Well, my natural inclination to be a snobby tech asshole aside (Biddle can relate, right?), these glitches are rare, and even with them the the kiosks will inevitably save the companies that employ them about "minimum wage/hour," don't get sick, don't get tired and don't complain. Most importantly, they save customers time. That is, they save time until some Luddite comes along and throws a wrench in the works.
Here's a brief list of the situations that I've seen during six years of extensive self-checkout usage and research in the field that have probably led to Albertson's pulling the plug:
- Shopper brings entire cart of goods to the "15 Items or Less" self-checkout, proceeds to wonder aloud why they take so long
- Shopper brings cart-sized load to self-checkout, scans items, and places them back in the cart. Complains loudly about the weight-related error messages
- English-speaking customer selects Spanish on the home screen
- Shopper cannot find their produce in the alphabetized list of large, colorful picture buttons of produce on the touchscreen interface
And so on. You'll notice it's mostly what's called "Luser error" going on there, which probably makes the self-checkout line an inevitable workplace flashback zone for any IT guy who is unlucky enough to have to use one.
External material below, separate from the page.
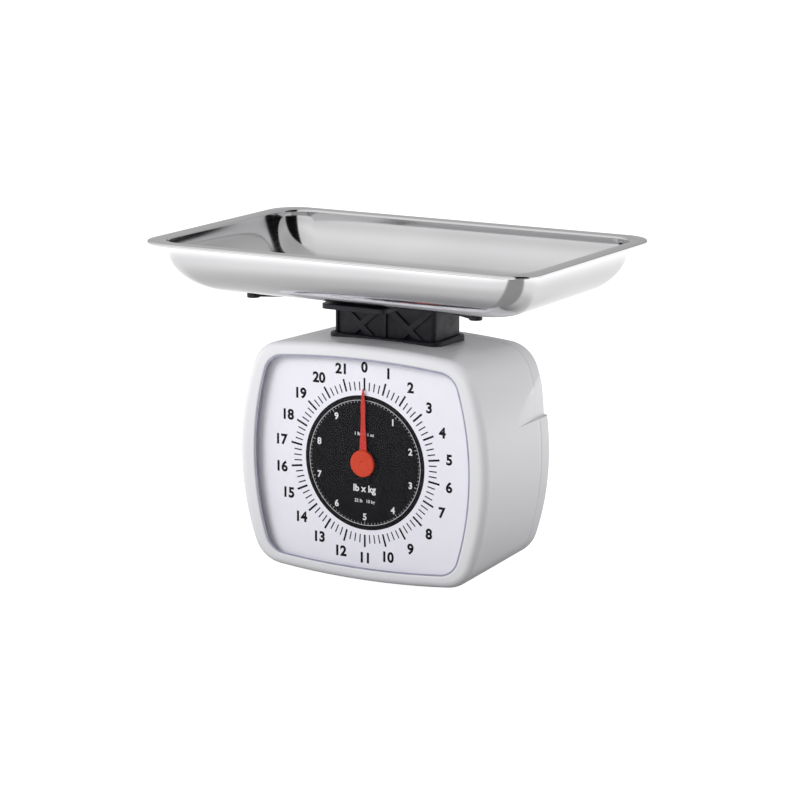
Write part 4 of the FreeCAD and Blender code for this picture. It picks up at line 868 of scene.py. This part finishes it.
def build_thumbwheel():
    low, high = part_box("zero_thumbwheel")
    middle = Vector(((low.x + high.x) / 2, (low.y + high.y) / 2, 0))
    radius, count = (high.x - low.x) / 2 - WHEEL_CLEAR, WHEEL_FLUTES * FLUTE_STEPS

    def ring(base, z, depth):
        """One loop of the wheel, with its flutes cut to a depth."""
        points = []
        for step in range(count):
            turn = 2 * math.pi * step / count
            flute = 0.5 - 0.5 * math.cos(turn * WHEEL_FLUTES)
            reach = base - depth * flute ** 2
            points.append(Vector((middle.x + reach * math.cos(turn),
                                  middle.y + reach * math.sin(turn), z)))
        return points

    rings = [ring(WHEEL_BORE, low.z, 0), ring(radius - WHEEL_EASE, low.z, FLUTE_FOOT)]
    rings += [ring(radius - WHEEL_EASE * (1 - math.sin(turn)),
                   low.z + WHEEL_EASE * (1 - math.cos(turn)), FLUTE_DEPTH)
              for turn in quarter_steps(3)]
    rings += [ring(radius - WHEEL_EASE * (1 - math.cos(turn)),
                   high.z - WHEEL_EASE * (1 - math.sin(turn)), FLUTE_DEPTH)
              for turn in quarter_steps(3)]
    rings += [ring(reach, high.z - sunk, 0) for reach, sunk in WHEEL_DISH]
    rings.append(ring(WHEEL_BORE, high.z, 0))
    mesh = ring_mesh("fluted_wheel", rings, True)
    new_piece("fluted_wheel", mesh, "zero_wheel", "black_plastic", ["zero_thumbwheel"])


build_collar()
build_thumbwheel()
for piece_name, cad_name, body_name, slot_name, soft_width, soft_steps in (
        ("platform_casting", "platform_support", "platform", "black_plastic", 0.0005, 2),
        ("platform_buttons", "platform_pads", "platform", "rubber", 0.0004, 3),
        ("platform_bolts", "support_screws", "platform", "zinc_steel", 0.0002, 2),
        ("foot_blocks", "rubber_feet", "housing", "rubber", 0.0005, 3),
        ("foot_bolts", "foot_screws", "housing", "zinc_steel", 0.0002, 2),
        ("cover_bolts", "cover_screws", "housing", "zinc_steel", 0.0002, 2)):
    bevelled_copy(piece_name, cad_name, body_name, slot_name, soft_width, soft_steps)


# ---------------------------------------------------------------- tray

SHEET, WALL_ROUND, FLANGE, HEM = 0.0008, 0.036, 0.0096, 0.0024
TRAY_CORNER, FLOOR_CORNER, RIM_CORNER = 0.024, 0.018, 0.024
WALL_STEPS, RIM_STEPS = 24, 6
RIM_ROUND, RIM_BEND, UNDER_BEND, HEM_TURN, HEM_EDGE = 0.0016, 0.0020, 0.0008, 0.0009, 0.0002


def tray_loop(half_x, half_y, corner, z):
    return rounded_rectangle(half_x, half_y, corner, z, edge_n=30, corner_n=20)


def tray_wall(wall_x, wall_y, bottom, inset):
    """From the floor's edge up to the flange, on one face of the sheet."""
    radius = WALL_ROUND - inset
    loops = []
    for step in range(WALL_STEPS + 1):
        turn = math.pi / 2 * step / WALL_STEPS
        drawn = radius * (1 - math.sin(turn)) + inset
        opened = (TRAY_CORNER - FLOOR_CORNER) * math.sin(turn)
        corner = FLOOR_CORNER + opened - inset
        loops.append(tray_loop(wall_x - drawn, wall_y - drawn, corner,
                               bottom + WALL_ROUND - radius * math.cos(turn)))
    return loops


def build_tray():
    """One closed skin: up the outside, round the hem and flange, and down the inside."""
    length, width = tray_high.x, tray_high.y
    bottom, rim = tray_low.z, tray_high.z
    wall_x, wall_y = length - FLANGE, width - FLANGE
    under, low = rim - SHEET, rim - HEM
    rings = tray_wall(wall_x, wall_y, bottom, 0)
    rings.append(tray_loop(wall_x, wall_y, TRAY_CORNER, under - UNDER_BEND))
    rings.append(tray_loop(wall_x + UNDER_BEND, wall_y + UNDER_BEND, TRAY_CORNER + UNDER_BEND,
                           under))
    rings.append(tray_loop(length - SHEET - HEM_TURN, width - SHEET - HEM_TURN,
                           RIM_CORNER - SHEET - HEM_TURN, under))
    for z in (under - HEM_TURN, low + HEM_EDGE):
        rings.append(tray_loop(length - SHEET, width - SHEET, RIM_CORNER - SHEET, z))
    rings.append(tray_loop(length - SHEET + HEM_EDGE, width - SHEET + HEM_EDGE,
                           RIM_CORNER - SHEET, low))
    rings.append(tray_loop(length - HEM_EDGE, width - HEM_EDGE, RIM_CORNER, low))
    rings.append(tray_loop(length, width, RIM_CORNER, low + HEM_EDGE))
    for turn in quarter_steps(RIM_STEPS):
        inset = RIM_ROUND * (1 - math.cos(turn))
        rings.append(tray_loop(length - inset, width - inset, RIM_CORNER - inset,
                               rim - RIM_ROUND * (1 - math.sin(turn))))
    for turn in quarter_steps(RIM_STEPS):
        inset = RIM_BEND * (1 - math.sin(turn))
        rings.append(tray_loop(wall_x - SHEET + inset, wall_y - SHEET + inset,
                               TRAY_CORNER - SHEET + inset,
                               rim - RIM_BEND * (1 - math.cos(turn))))
    rings += reversed(tray_wall(wall_x, wall_y, bottom, SHEET))
    mesh = ring_mesh("tray_shell", rings, False)
    new_piece("tray_shell", mesh, "tray", "polished_stainless", ["tray"], sharp=50)


build_tray()


# ---------------------------------------------------------------- studio

def area_light(name, place, width, height, power):
    """A soft rectangular lamp aimed at the dial's middle, unseen in reflections."""
    data = bpy.data.lights.new(name, "AREA")
    data.shape = "RECTANGLE"
    data.size, data.size_y = width, height
    data.energy = power
    lamp = bpy.data.objects.new(name, data)
    bpy.context.scene.collection.objects.link(lamp)
    lamp.location = place
    aim = Vector((0, 0, DIAL_Z)) - Vector(place)
    lamp.rotation_euler = aim.to_track_quat("-Z", "Y").to_euler()
    lamp.visible_glossy = False


FLOOR_WHITE, FLOOR_HALF, FLOOR_SPREAD = 1.0, 9.0, 2.0
DARK_TURN, LIT_TURN = math.radians(62), math.radians(-30)


def graded(tree, source, stops):
    """A colour ramp of grey steps over a value, smooth between them."""
    ramp_node = tree.nodes.new("ShaderNodeValToRGB")
    ramp_node.color_ramp.interpolation = "EASE"
    steps = ramp_node.color_ramp.elements
    while len(steps) < len(stops):
        steps.new(0.5)
    for step, (position, grey) in zip(steps, stops):
        step.position = position
        step.color = (grey, grey, grey, 1)
    tree.links.new(source, ramp_node.inputs["Fac"])
    return ramp_node.outputs["Color"]


def multiplied(tree, first, second):
    """The product of two colours."""
    product = tree.nodes.new("ShaderNodeMix")
    product.data_type = "RGBA"
    product.blend_type = "MULTIPLY"
    product.inputs[0].default_value = 1.0
    tree.links.new(first, product.inputs[6])
    tree.links.new(second, product.inputs[7])
    return product.outputs[2]


def turn_share(tree, place, turn):
    """How far a direction faces a bearing in plan: 0 straight away from it, 1 straight at it."""
    flat = tree.nodes.new("ShaderNodeVectorMath")
    flat.operation = "MULTIPLY"
    flat.inputs[1].default_value = (1, 1, 0)
    tree.links.new(place, flat.inputs[0])
    unit = tree.nodes.new("ShaderNodeVectorMath")
    unit.operation = "NORMALIZE"
    tree.links.new(flat.outputs[0], unit.inputs[0])
    facing = tree.nodes.new("ShaderNodeVectorMath")
    facing.operation = "DOT_PRODUCT"
    facing.inputs[1].default_value = (math.sin(turn) / 2, -math.cos(turn) / 2, 0)
    tree.links.new(unit.outputs[0], facing.inputs[0])
    raised = tree.nodes.new("ShaderNodeMath")
    raised.inputs[1].default_value = 0.5
    tree.links.new(facing.outputs["Value"], raised.inputs[0])
    return raised.outputs[0]


def dark_gap(tree, place):
    """The studio's unlit gap: 1 everywhere but towards one side, where it falls to dark."""
    return graded(tree, turn_share(tree, place, DARK_TURN),
                  ((0.0, 1.0), (0.945, 1.0), (0.972, 0.01), (1.0, 0.01)))


def floor_material():
    """White paper to the eye; to reflections and bounced light it glows, with painted shadow
    darkening it towards the object and a painted dark strip to one side.
    """
    made, shader = material("paper", (0.32, 0.32, 0.32), 0.85)
    tint(made, shader, grain(made, 3, 3), (0.31, 0.31, 0.31), (0.33, 0.33, 0.33))
    tree = made.node_tree
    place = node(made, "ShaderNodeTexCoord").outputs["Object"]
    reach = node(made, "ShaderNodeVectorMath", operation="LENGTH")
    link(made, place, reach.inputs[0])
    share = node(made, "ShaderNodeMath", operation="DIVIDE")
    share.inputs[1].default_value = FLOOR_SPREAD
    link(made, reach.outputs["Value"], share.inputs[0])
    # painted shadow: the glow falls away towards the object, as if the floor were shaded there
    painted_shadow_falloff = graded(tree, share.outputs[0],
                    ((0.05, 0.06), (0.11, 0.30), (0.22, 0.62), (0.50, 1.05), (1.0, 1.0)))
    # painted dark strip: the glow also falls to dark towards one side, giving dark reflections in
    # the tray
    painted_floor_glow = multiplied(tree, painted_shadow_falloff, dark_gap(tree, place))
    rays = node(made, "ShaderNodeLightPath")
    pick = node(made, "ShaderNodeMix", data_type="RGBA")
    link(made, rays.outputs["Is Camera Ray"], pick.inputs[0])
    link(made, painted_floor_glow, pick.inputs[6])
    pick.inputs[7].default_value = (FLOOR_WHITE, FLOOR_WHITE, FLOOR_WHITE, 1)
    link(made, pick.outputs[2], shader.inputs["Emission Color"])
    shader.inputs["Emission Strength"].default_value = 1.0
    return made


def build_studio():
    half = FLOOR_HALF
    floor_mesh = bpy.data.meshes.new("floor")
    floor_mesh.from_pydata([(-half, -half, 0), (half, -half, 0), (half, half, 0),
                            (-half, half, 0)], [], [(0, 1, 2, 3)])
    floor = bpy.data.objects.new("floor", floor_mesh)
    floor_mesh.materials.append(floor_material())
    bpy.context.scene.collection.objects.link(floor)
    area_light("key", (-1.2, -2.1, 1.3), 1.5, 1.1, 38)
    area_light("top", (0.0, 0.5, 1.9), 1.8, 0.7, 4)
    area_light("right", (1.9, 0.9, 0.9), 1.0, 1.2, 20)


def build_world():
    """A bright plain surround to look at, and a graded one for light and reflections."""
    world = bpy.data.worlds.new("studio")
    bpy.context.scene.world = world
    world.use_nodes = True
    tree = world.node_tree
    tree.nodes.clear()
    place = tree.nodes.new("ShaderNodeTexCoord").outputs["Generated"]
    split = tree.nodes.new("ShaderNodeSeparateXYZ")
    tree.links.new(place, split.inputs[0])
    height = tree.nodes.new("ShaderNodeMapRange")
    height.inputs["From Min"].default_value = -1.0
    height.inputs["From Max"].default_value = 1.0
    tree.links.new(split.outputs["Z"], height.inputs["Value"])
    rising = graded(tree, height.outputs["Result"],
                    ((0.0, 0.5), (0.48, 1.0), (0.60, 0.85), (0.80, 1.0), (1.0, 0.85)))
    round_about = graded(tree, turn_share(tree, place, LIT_TURN),
                         ((0.0, 0.52), (0.4, 0.55), (0.75, 0.85), (1.0, 0.92)))
    lit = tree.nodes.new("ShaderNodeBackground")
    sides = multiplied(tree, rising, round_about)
    tree.links.new(multiplied(tree, sides, dark_gap(tree, place)), lit.inputs["Color"])
    seen = tree.nodes.new("ShaderNodeBackground")
    seen.inputs["Color"].default_value = (1, 1, 1, 1)
    rays = tree.nodes.new("ShaderNodeLightPath")
    pick = tree.nodes.new("ShaderNodeMixShader")
    tree.links.new(rays.outputs["Is Camera Ray"], pick.inputs["Fac"])
    tree.links.new(lit.outputs[0], pick.inputs[1])
    tree.links.new(seen.outputs[0], pick.inputs[2])
    out = tree.nodes.new("ShaderNodeOutputWorld")
    tree.links.new(pick.outputs[0], out.inputs["Surface"])


CAMERA_AZIMUTH, CAMERA_ELEVATION = math.radians(29.925), math.radians(11.828)
CAMERA_DISTANCE, CAMERA_LENS = 2.4414, 148.37
CAMERA_TARGET = Vector((0.0022, 0.0, 0.1288))


def build_camera():
    data = bpy.data.cameras.new("camera")
    data.lens = CAMERA_LENS
    data.sensor_width = 36.0
    camera = bpy.data.objects.new("camera", data)
    bpy.context.scene.collection.objects.link(camera)
    back = Vector((math.sin(CAMERA_AZIMUTH) * math.cos(CAMERA_ELEVATION),
                   -math.cos(CAMERA_AZIMUTH) * math.cos(CAMERA_ELEVATION),
                   math.sin(CAMERA_ELEVATION)))
    camera.location = CAMERA_TARGET + back * CAMERA_DISTANCE
    camera.rotation_euler = (-back).to_track_quat("-Z", "Y").to_euler()
    bpy.context.scene.camera = camera


build_studio()
build_world()
build_camera()
bpy.context.scene.view_settings.view_transform = "Standard"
Anyway, I really hope Shaw's is reading this. I really hope they keep my coveted self-checkout aisle and allow we, the scan-savvy consumers, to keep our independence and hyper-efficient checkout tendencies intact. It will mean fewer bagger and checkout jobs for high school kids and retirees, sure, but it's not a complete elimination. As we can see full-well from Albertson's, there will still be a large demand for personal interaction at the grocery store. Just leave the automatons alone and let us use them in peace. [CNET]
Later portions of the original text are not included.